The dota community seemed to like it. :)
Basically, it was an interactive editor where you could slightly move along stylegan directions, combined with Peter Baylies' reverse encoder to slightly morph the image to a specific face on demand.
It was instantly so much better than any automated solution. It felt like being a pilot in front of the controls of a cockpit.
Drawing samples from "simple" distributions like normal distributions is computationally easy. You can do it in microseconds. Sampling an arbitrary 1-D distribution is a bit harder - you have to invert its cumulative density function to recover probability under an "equivalent" uniform random variable, and potentially use a rejection sampling approach to sample 1-D values under this distribution.
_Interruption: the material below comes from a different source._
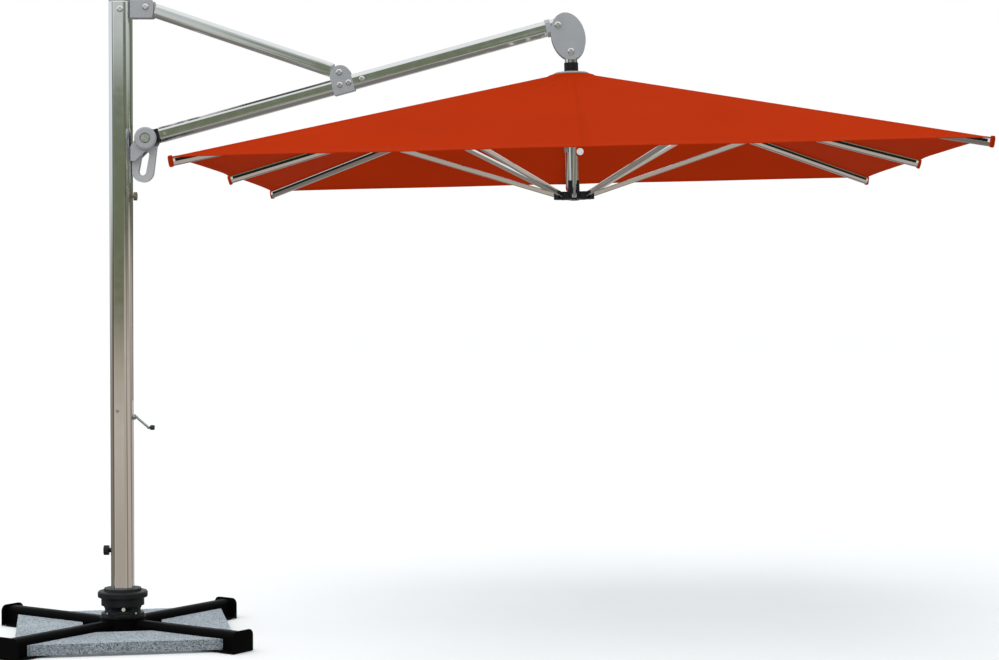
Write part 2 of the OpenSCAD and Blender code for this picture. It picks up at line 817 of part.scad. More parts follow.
module rib(i) {
    far = half * (i % 2 == 1 ? sqrt(2) : 1) - pivot_r;
    tip = norm([far, crown_z - (i % 2 == 1 ? corner_tip_z : mid_tip_z)]) - 6;
    arm = i % 2 == 1 ? corner_arm : mid_arm;
    joint = [arm * cos(strut_lean), 0, -arm * sin(strut_lean)];
    ear = 3;
    color(silver) at_rib(i) {
        difference() {
            y_bar(26, rib_w - 1);
            y_bar(rib_pin_d + 0.1, 60);
        }
        translate([12.5, 0, 0]) rotate([90, 0, 90]) linear_extrude(tip - 12.5 - 30) difference() {
            rib_outline();
            translate([0, -6.75]) square([rib_w - 8.6, 9.5], center = true);
            translate([0, rib_h / 2 - 3]) square([9, 8], center = true);
        }
        translate([tip - 29.8, 0, 0]) rotate([90, 0, 90]) linear_extrude(29.8) rib_outline();
        // Ears that hold the strut
        difference() {
            for (side = [-1, 1]) translate([0, side * (rib_w / 2 + ear / 2 + 0.1), 0])
                xz_plate(-ear / 2, ear / 2) hull() {
                    translate([joint.x, joint.z]) circle(10, $fn = 32);
                    translate([joint.x - 26, -rib_h / 2 + 4]) square([52, 8]);
                }
            translate(joint) y_bar(rib_pin_d, 60);
        }
        translate(joint) y_bar(rib_pin_d - 0.05, rib_w + 2 * ear + 5);
        for (side = [-1, 1]) translate(joint + [0, side * (rib_w / 2 + ear + 2.2), 0]) y_bar(11, 3);
    }
}

// Outline of a strut's section, its lower side at +Y
module strut_outline() {
    a = strut_w / 2;
    b = strut_h / 2;
    polygon([[a - 1.4, b - 2.5], [a - 4, b], [4 - a, b], [1.4 - a, b - 2.5], [-a, 3 - b],
        [3 - a, -b], [a - 3, -b], [a, 3 - b]]);
}

module strut(i) {
    corner = i % 2 == 1;
    arm = corner ? corner_arm : mid_arm;
    length = corner ? corner_strut : mid_arm;
    rise = (corner ? corner_angle : mid_angle) + strut_lean;
    joint_r = pivot_r + arm * cos(rise);
    joint_z = crown_z - arm * sin(rise);
    fall = atan2(joint_z - (crown_z - runner_drop), joint_r - pivot_r);
    color(silver) canopy_frame() rotate([0, 0, 45 * i]) translate([joint_r, 0, joint_z])
        rotate([0, 180 - fall, 0]) {
            difference() {
                union() {
                    y_bar(20, strut_w);
                    translate([0, -strut_w / 2, -strut_h / 2]) cube([12, strut_w, strut_h]);
                }
                y_bar(rib_pin_d + 0.05, 60);
            }
            translate([12, 0, 0]) rotate([90, 0, 90]) linear_extrude(length - 24) difference() {
                strut_outline();
                square([strut_w - 7, strut_h - 6], center = true);
            }
            difference() {
                translate([length, 0, 0]) union() {
                    y_bar(20, strut_w);
                    translate([-12, -strut_w / 2, -strut_h / 2]) cube([12, strut_w, strut_h]);
                }
                translate([length, 0, 0]) y_bar(rib_pin_d + 1, 60);
            }
            // A corner strut keeps its own end pin, loose in the runner's slot
            if (corner) translate([length, 0, 0]) y_bar(rib_pin_d, strut_w + 3);
        }
}

base_cross();
base_feet();
slab_front();
slab_right();
slab_back();
slab_left();
turret_base();
turret_bolts();
spigot_tube();
turn_bearings();
foot_pedal();
lock_pin();
turret_collar();
mast_tube();
top_bracket();
top_bolts();
mast_clamp_knob();
winch_frame();
winch_drum();
crank();
crank_grip();
tie_tube();
tie_ends();
boom_tube();
boom_knuckle();
boom_saddle();
boom_bolts();
head_plates();
head_core();
head_pulley();
carriage_body();
slide_shoe();
hub_discs();
hub_bolt();
pull_handle();
carriage_lock_knob();
hanger();
clamp_collar();
crown_dish();
crown_hub();
pole_tube();
hoist_rope();
canopy_cloth();
runner();
rib(0);  // rib_0
rib(1);  // rib_1
rib(2);  // rib_2
rib(3);  // rib_3
rib(4);  // rib_4
rib(5);  // rib_5
rib(6);  // rib_6
rib(7);  // rib_7
strut(0);  // strut_0
strut(1);  // strut_1
strut(2);  // strut_2
strut(3);  // strut_3
strut(4);  // strut_4
strut(5);  // strut_5
strut(6);  // strut_6
strut(7);  // strut_7
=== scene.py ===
"""Looks of the cantilever parasol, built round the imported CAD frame. Metres, in the row frame."""
import json
import math

import bpy
import numpy as np
from mathutils import Matrix, Vector


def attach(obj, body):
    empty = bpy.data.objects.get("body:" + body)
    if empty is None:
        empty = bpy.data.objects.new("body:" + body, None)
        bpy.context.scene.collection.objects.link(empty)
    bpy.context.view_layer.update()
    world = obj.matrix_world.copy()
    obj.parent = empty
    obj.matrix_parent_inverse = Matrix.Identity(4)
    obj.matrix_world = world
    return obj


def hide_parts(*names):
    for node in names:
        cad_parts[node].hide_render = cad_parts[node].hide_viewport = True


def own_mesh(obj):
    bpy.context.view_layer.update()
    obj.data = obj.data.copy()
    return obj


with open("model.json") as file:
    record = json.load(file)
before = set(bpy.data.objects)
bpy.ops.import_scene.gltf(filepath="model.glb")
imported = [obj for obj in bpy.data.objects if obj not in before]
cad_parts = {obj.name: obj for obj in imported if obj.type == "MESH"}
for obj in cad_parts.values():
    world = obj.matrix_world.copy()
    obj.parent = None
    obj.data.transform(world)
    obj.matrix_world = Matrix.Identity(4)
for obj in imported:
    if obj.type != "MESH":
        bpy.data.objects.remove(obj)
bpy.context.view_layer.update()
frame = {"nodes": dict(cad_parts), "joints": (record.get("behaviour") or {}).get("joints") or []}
nodes = frame["nodes"]
joint = {j["name"]: j for j in frame["joints"]}
scene = bpy.context.scene
scene.view_settings.view_transform = "Standard"


def place(name):
    """Where a joint is, as a numpy point."""
    return np.array(joint[name]["pos_m"], float)


# ---------------------------------------------------------------- camera
def look_along(yaw_deg, pitch_deg):
    """Camera rotation: yaw turns from +Y towards -X, pitch up from the horizon."""
    yaw, pitch = math.radians(yaw_deg), math.radians(pitch_deg)
    ahead = Vector((-math.sin(yaw) * math.cos(pitch), math.cos(yaw) * math.cos(pitch), math.sin(pitch)))
    return ahead.to_track_quat("-Z", "Y")


camera_data = bpy.data.cameras.new("view_camera")
camera = bpy.data.objects.new("view_camera", camera_data)
scene.collection.objects.link(camera)
scene.camera = camera
camera_data.lens = 77.45
camera_data.sensor_width = 36.0
camera_data.clip_end = 400.0
camera.location = (1.819, -9.34, 1.557)
camera.rotation_mode = "QUATERNION"
camera.rotation_quaternion = look_along(1.05, -1.28)


# ---------------------------------------------------------------- materials
def basis(axis, up=(0, 0, 1)):
    a = np.array(axis, float)
    a /= np.linalg.norm(a)
    u = np.array(up, float) - np.dot(up, a) * a
    if np.linalg.norm(u) < 1e-6:
        u = np.array((1.0, 0, 0)) - a[0] * a
    u /= np.linalg.norm(u)
    return u, np.cross(a, u), a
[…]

Sampling a high-D distribution (such as an image) is even harder - you need to learn a mapping from this high-D image back to "tractable" densities. This imposes some pretty harsh "optimization bottlenecks" when trying to contort the manifold of images to normal distributions. The whole point of this exercise is that the transformation respects a valid probability distribution, so you can start from the normal distribution and apply this mapping to get a valid sample from the image distribution. This in practice is pretty hard, and the quality of samples seems to be lower than other forms of deep generative models which use less parameters.
Now instead of learning such a complex, hard-to-optimize transformation to valid densities, what if we instead learn a function E(x) that outputs a scalar "energy". The energy is low for "realistic" images, and high for unrealistic images. Kind of like inverse probability, except its not normalized - the energy value tells you nothing about likelihood unless you know the energy for all other images possible. This tends to actually be easier than learning densities, because the functional form of this energy function is unconstrained.
Furthermore, not knowing likelihoods doesn't stop you from getting "realistic" image, as all you need to do is descend the gradient x -= d/dx E(x), which takes you to an image with "lower" energy (i.e. more realistic). Under certain procedures (e.g. adding some noise to the gradient), this can be thought of as actually equivalent to sampling from a valid probability distribution, even though you can't compute its likelihood analytically.
The diffusion probabilistic model you refer to can be thought of as such a model - the more steps you take (i.e. the more compute you spend), the better the quality of the model.
GANs can be thought of as a one-pass neural network amortization of the end result of the diffusion process, but unlike MCMC methods, they cannot be "iteratively refined" with additional compute. Their sample quality is limited to whatever the generator spits out, even if you had additional compute.
But at a surface level, there isn't a clear connection between DDPM and energy-based models.
In a similar ilk, there's this ICLR paper from this year using stochastic differential equations for generative modelling: https://arxiv.org/abs/2011.13456
GANs blindspots have the potential to generate some confusing optical illusions.
Repeatedly clicking refresh on https://thispersondoesnotexist.com/ I eventually reached an image where the top of a generated man's head melted into the room behind it.
Melted, not faded.
The room and the man's head were not in anyway separate and superimposed, it was a perfect fluid transition.
Looking at it, it genuinely felt like my brain was malfunctioning.
I don't know the extent to which it was due to under-training or some more fundamental limitation of GANs; the feeling that I had was that the generator had found an exploitable hole in the discernor's comprehension.